Task goal:
Line by line, reproduce exactly the beginning of the listing below, ending with the line that contains "return SEAL_HEIGHT +" and adding nothing.

Data block:

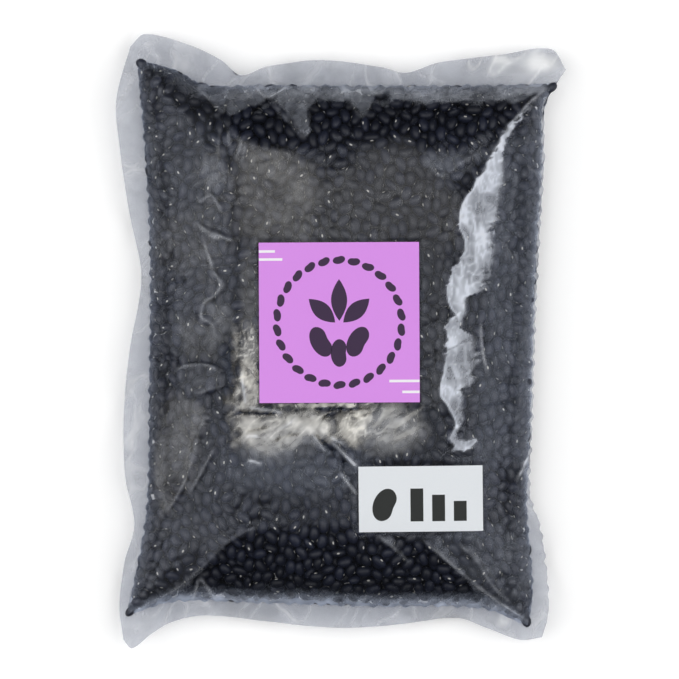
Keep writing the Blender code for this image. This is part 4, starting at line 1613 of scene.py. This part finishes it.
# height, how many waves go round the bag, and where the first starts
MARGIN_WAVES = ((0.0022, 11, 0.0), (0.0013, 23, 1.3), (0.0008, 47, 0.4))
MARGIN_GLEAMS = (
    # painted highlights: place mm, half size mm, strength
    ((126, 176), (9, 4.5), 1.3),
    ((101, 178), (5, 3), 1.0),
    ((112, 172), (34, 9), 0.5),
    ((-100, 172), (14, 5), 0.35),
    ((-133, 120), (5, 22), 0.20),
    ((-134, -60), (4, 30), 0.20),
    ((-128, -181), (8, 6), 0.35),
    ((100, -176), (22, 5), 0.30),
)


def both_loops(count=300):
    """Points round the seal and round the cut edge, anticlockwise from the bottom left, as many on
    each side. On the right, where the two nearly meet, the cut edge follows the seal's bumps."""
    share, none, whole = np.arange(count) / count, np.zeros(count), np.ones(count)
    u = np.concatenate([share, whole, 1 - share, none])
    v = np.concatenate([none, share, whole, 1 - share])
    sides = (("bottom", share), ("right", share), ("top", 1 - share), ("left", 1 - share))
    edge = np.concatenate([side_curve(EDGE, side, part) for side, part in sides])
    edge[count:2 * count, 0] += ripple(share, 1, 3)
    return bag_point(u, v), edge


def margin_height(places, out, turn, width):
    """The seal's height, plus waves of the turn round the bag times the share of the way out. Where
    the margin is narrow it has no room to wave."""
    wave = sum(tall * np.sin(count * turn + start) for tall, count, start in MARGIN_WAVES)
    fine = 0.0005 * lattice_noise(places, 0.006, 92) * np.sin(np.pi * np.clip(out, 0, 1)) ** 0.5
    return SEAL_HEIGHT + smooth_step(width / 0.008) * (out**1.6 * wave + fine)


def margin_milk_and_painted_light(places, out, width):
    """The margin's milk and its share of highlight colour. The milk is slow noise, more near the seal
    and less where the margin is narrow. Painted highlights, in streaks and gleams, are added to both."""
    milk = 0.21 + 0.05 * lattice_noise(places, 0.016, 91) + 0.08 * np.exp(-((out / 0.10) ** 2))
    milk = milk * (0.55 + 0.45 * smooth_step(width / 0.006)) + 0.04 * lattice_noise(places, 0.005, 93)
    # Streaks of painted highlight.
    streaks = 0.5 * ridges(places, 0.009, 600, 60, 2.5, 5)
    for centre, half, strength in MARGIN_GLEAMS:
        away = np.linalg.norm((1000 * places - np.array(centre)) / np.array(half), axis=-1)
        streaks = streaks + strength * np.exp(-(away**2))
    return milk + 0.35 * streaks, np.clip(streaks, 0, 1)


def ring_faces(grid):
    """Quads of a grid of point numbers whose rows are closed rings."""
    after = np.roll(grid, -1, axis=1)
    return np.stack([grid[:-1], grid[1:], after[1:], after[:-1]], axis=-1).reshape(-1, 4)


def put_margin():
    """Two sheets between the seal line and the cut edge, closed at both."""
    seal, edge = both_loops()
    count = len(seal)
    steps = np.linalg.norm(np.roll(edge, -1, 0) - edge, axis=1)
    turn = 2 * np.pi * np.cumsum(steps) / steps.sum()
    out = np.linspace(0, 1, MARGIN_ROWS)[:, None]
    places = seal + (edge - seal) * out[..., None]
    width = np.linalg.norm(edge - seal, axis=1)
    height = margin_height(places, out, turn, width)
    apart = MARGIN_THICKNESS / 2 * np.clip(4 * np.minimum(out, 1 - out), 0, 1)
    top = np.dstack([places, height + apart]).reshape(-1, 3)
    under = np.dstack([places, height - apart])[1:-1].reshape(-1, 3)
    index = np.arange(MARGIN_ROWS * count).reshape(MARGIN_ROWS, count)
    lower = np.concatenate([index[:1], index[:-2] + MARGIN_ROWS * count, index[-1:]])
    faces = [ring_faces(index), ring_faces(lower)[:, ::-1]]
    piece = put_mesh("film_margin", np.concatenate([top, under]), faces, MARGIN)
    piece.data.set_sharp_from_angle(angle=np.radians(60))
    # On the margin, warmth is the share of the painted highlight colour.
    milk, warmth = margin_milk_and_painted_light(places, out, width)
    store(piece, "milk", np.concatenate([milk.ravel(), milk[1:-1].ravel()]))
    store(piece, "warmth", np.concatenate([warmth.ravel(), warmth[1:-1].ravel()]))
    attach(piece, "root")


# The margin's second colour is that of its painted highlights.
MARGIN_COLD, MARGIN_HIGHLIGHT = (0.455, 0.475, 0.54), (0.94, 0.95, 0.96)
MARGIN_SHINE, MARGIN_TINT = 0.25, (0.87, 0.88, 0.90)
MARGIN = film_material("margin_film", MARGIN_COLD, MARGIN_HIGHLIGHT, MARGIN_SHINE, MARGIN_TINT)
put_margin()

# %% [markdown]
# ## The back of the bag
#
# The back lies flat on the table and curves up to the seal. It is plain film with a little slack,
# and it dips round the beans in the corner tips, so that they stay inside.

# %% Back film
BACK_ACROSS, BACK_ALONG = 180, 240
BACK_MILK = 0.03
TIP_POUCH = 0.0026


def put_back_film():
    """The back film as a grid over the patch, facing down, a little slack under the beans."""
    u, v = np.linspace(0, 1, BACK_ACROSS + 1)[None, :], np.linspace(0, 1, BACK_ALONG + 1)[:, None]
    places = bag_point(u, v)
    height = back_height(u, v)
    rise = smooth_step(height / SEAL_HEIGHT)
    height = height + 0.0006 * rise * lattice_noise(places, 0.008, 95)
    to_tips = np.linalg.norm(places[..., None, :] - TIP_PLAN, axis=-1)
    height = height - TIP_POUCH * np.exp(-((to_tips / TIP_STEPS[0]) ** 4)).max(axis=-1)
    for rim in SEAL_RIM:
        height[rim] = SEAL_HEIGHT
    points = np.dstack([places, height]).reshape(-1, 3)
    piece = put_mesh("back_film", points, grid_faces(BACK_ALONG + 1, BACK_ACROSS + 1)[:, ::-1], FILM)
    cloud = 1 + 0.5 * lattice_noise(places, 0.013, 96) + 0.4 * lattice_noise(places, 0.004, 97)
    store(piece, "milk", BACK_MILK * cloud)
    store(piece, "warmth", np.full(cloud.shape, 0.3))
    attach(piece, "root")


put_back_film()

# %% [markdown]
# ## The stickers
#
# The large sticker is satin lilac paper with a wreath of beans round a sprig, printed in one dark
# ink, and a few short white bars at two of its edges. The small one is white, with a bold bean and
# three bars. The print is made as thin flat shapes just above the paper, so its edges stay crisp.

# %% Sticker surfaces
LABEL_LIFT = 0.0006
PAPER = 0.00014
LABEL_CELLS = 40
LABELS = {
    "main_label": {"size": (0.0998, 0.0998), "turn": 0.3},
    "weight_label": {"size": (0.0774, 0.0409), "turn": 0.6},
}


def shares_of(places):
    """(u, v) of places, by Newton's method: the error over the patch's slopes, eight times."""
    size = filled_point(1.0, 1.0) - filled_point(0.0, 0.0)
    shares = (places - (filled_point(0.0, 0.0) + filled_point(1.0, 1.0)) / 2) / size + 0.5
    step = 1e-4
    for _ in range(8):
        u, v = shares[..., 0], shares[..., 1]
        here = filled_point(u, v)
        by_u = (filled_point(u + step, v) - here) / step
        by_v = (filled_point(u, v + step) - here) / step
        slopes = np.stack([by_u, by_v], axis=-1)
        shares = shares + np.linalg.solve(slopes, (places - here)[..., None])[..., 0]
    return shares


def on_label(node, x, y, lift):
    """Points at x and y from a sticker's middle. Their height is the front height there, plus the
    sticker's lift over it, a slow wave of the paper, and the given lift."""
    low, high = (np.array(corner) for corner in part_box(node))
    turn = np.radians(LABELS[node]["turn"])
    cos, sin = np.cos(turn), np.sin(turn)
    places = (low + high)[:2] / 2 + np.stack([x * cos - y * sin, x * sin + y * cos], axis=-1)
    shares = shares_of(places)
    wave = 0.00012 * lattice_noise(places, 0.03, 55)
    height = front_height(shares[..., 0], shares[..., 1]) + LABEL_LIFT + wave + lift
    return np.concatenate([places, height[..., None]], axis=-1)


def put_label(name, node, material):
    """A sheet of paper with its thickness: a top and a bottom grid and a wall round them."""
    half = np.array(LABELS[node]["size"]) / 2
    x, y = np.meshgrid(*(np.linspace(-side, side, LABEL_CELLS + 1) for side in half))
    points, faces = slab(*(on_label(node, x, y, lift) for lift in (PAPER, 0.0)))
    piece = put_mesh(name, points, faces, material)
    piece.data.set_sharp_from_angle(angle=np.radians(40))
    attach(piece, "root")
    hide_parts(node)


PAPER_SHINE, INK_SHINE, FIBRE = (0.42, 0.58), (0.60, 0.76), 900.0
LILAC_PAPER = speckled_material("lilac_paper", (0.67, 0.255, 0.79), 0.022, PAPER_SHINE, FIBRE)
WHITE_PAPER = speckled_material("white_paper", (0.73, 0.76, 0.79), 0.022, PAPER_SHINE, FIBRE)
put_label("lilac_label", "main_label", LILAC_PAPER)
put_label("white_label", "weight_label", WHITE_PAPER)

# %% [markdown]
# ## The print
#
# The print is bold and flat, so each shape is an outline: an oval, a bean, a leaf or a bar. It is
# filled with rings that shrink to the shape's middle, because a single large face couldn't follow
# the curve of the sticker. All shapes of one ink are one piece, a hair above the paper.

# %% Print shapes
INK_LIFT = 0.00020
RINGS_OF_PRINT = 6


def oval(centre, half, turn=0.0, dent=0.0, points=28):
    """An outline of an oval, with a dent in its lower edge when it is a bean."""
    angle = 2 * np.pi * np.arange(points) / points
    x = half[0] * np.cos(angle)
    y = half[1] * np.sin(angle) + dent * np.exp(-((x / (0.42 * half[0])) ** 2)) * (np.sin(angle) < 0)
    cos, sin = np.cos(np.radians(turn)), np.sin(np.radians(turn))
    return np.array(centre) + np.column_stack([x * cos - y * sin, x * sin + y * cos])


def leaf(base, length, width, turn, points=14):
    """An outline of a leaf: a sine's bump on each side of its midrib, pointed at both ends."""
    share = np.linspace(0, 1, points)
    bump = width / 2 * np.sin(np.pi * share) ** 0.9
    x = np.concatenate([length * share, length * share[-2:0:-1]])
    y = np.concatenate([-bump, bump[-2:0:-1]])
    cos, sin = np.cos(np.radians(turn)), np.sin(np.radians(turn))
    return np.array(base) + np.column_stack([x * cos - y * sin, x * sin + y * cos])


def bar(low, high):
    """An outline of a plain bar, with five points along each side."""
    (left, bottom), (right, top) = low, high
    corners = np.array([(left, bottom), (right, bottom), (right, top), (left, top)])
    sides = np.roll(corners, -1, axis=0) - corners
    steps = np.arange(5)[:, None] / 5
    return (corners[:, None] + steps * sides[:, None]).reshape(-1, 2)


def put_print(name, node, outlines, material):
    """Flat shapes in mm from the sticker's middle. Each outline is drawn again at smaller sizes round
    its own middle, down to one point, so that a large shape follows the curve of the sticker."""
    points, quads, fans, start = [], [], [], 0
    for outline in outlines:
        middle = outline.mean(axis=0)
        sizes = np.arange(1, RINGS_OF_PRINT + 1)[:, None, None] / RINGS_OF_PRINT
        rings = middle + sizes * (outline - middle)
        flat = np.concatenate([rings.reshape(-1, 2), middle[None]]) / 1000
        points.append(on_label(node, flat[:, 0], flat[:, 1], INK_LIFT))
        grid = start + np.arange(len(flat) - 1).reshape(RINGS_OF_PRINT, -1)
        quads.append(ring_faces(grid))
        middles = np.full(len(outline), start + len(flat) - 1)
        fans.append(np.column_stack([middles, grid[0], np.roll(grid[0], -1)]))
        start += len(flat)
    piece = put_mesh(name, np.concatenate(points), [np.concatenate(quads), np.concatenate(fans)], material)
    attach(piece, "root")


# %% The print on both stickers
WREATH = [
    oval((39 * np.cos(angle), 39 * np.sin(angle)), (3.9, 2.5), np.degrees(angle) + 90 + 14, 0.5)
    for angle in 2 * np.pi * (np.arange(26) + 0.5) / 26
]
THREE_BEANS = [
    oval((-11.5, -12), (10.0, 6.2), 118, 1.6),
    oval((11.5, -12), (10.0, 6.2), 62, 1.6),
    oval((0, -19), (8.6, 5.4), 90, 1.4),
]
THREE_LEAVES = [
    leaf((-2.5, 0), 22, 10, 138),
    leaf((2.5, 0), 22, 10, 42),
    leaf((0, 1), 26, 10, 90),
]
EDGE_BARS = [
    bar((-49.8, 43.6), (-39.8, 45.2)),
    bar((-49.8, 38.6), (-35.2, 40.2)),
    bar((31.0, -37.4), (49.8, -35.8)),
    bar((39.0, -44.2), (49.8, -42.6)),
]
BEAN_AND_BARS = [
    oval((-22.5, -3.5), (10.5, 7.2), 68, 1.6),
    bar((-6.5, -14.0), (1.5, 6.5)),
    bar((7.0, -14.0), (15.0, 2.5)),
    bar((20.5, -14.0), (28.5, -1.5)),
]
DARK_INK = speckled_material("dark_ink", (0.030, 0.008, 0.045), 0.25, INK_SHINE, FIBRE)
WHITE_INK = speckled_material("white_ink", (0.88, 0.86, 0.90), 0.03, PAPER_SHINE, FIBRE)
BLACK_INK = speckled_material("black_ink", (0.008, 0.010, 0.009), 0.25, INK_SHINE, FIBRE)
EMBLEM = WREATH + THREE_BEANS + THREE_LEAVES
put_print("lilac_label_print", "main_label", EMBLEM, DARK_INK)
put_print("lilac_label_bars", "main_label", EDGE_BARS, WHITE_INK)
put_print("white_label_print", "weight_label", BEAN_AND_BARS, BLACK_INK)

Solution to the exercise:
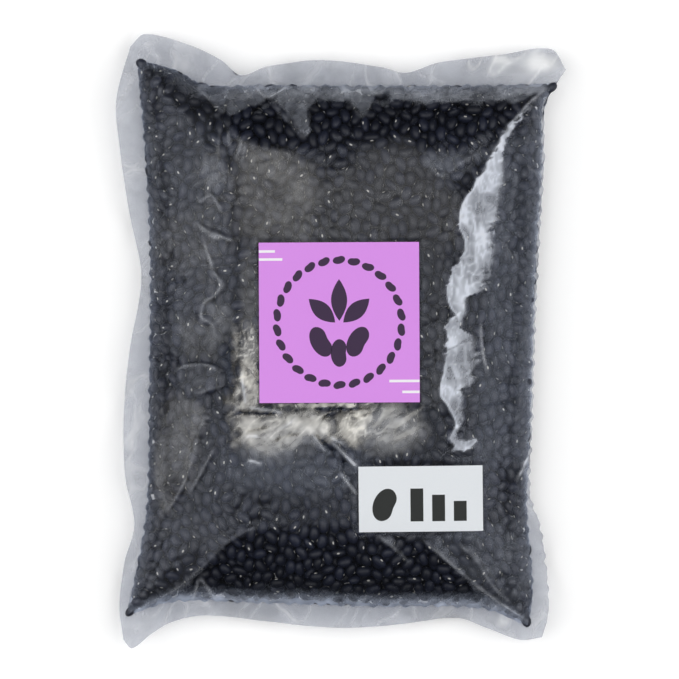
Keep writing the Blender code for this image. This is part 4, starting at line 1613 of scene.py. This part finishes it.
# height, how many waves go round the bag, and where the first starts
MARGIN_WAVES = ((0.0022, 11, 0.0), (0.0013, 23, 1.3), (0.0008, 47, 0.4))
MARGIN_GLEAMS = (
    # painted highlights: place mm, half size mm, strength
    ((126, 176), (9, 4.5), 1.3),
    ((101, 178), (5, 3), 1.0),
    ((112, 172), (34, 9), 0.5),
    ((-100, 172), (14, 5), 0.35),
    ((-133, 120), (5, 22), 0.20),
    ((-134, -60), (4, 30), 0.20),
    ((-128, -181), (8, 6), 0.35),
    ((100, -176), (22, 5), 0.30),
)


def both_loops(count=300):
    """Points round the seal and round the cut edge, anticlockwise from the bottom left, as many on
    each side. On the right, where the two nearly meet, the cut edge follows the seal's bumps."""
    share, none, whole = np.arange(count) / count, np.zeros(count), np.ones(count)
    u = np.concatenate([share, whole, 1 - share, none])
    v = np.concatenate([none, share, whole, 1 - share])
    sides = (("bottom", share), ("right", share), ("top", 1 - share), ("left", 1 - share))
    edge = np.concatenate([side_curve(EDGE, side, part) for side, part in sides])
    edge[count:2 * count, 0] += ripple(share, 1, 3)
    return bag_point(u, v), edge


def margin_height(places, out, turn, width):
    """The seal's height, plus waves of the turn round the bag times the share of the way out. Where
    the margin is narrow it has no room to wave."""
    wave = sum(tall * np.sin(count * turn + start) for tall, count, start in MARGIN_WAVES)
    fine = 0.0005 * lattice_noise(places, 0.006, 92) * np.sin(np.pi * np.clip(out, 0, 1)) ** 0.5
    return SEAL_HEIGHT + smooth_step(width / 0.008) * (out**1.6 * wave + fine)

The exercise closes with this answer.